IP: Sim. Após esse período entre teatro e dança, buscava outra maneira de falar do corpo. Não queria mais estar no front, com meu corpo exposto. Em 2017, comecei a misturar vários materiais em banho-maria, no fogão da minha casa, em Recife, até chegar a um resultado que julguei interessante pela plasticidade. Acompanhei essa mistura durante um tempo: viajei, voltei, fui percebendo as transformações que ela sofria. Nossa relação aconteceu assim. Não foi necessariamente programada, mas foi gestada, é fruto de um desejo de me ausentar e ainda assim estar presente. Desde o início entendi que a pelematerial não poderia ser só uma escultura ou uma matéria estática. Era algo vivo que também dançava e apresentava essa performance ao longo do tempo. A pelematerial é, de certa forma, uma extensão do meu corpo e me leva a uma série de reflexões. Entre elas, questionar a ideia de raça, conceito inventado pelo capitalismo, que tira o valor de determinado corpo pra fazer com que esse corpo, tido como sem valor, produza valor para outros corpos. Se a ideia de raça encobre e despersonifica determinados corpos, a pelematerial também age nesse sentido. Ao cobrir um objeto, ela expõe seu limite ao mesmo tempo em que o deforma.

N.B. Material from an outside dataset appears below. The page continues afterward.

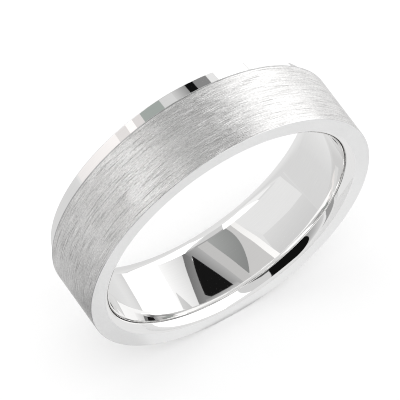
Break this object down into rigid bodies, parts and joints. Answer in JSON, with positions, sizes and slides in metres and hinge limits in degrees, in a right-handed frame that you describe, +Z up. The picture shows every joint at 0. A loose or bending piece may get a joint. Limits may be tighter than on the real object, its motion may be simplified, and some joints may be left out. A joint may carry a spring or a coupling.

C&AL: O que você tem feito no momento?

IP: Desde o ano passado venho trabalhando em A segunda forma da ausência, uma série de monotipias que dá prosseguimento à pesquisa com pelematerial. Porém, nessas gravuras retiro a pelematerial das superfícies para que eu possa lidar com os resquícios e os rastros deixados por ela. A terceira fase desse processo de pesquisa é o jogo When the matter is gone (2021), que desenvolvi durante a pandemia. Nesse trabalho, meu primeiro em ambiente virtual, penso sobre as diferentes formas de desaparecimento e faço isso por meio dos corpos sonoros que desenvolvi com Anti Ribeiro. Além disso, finalizo Da frequência no tempo, obra em grande escala com pelematerial para o Parque das Esculturas, no estado do Espírito Santo. Por fim, coordeno com Ariana Nuala a primeira residência artística voltada para os doze integrantes do CARNI – Coletivo de Arte Negra e Indígena. Fundamos o grupo em 2016 e desde então tivemos uma atuação externa, buscando abrir espaço na cena de Recife para artistas negros e indígenas da região. Agora, vamos lançar um olhar interno para refletir sobre nossas próprias produções poéticas. Mas não vamos deixar de compartilhar com o público nossas reflexões. Estão previstos, a partir do final de maio, alguns encontros online. O primeiro será com a filósofa Denise Ferreira da Silva e, na sequência, acontece uma conversa com a educadora e pesquisadora Mara Pereira.

Ana Paula Orlandi é jornalista e mestre pela Escola de Comunicações e Artes da Universidade de São Paulo.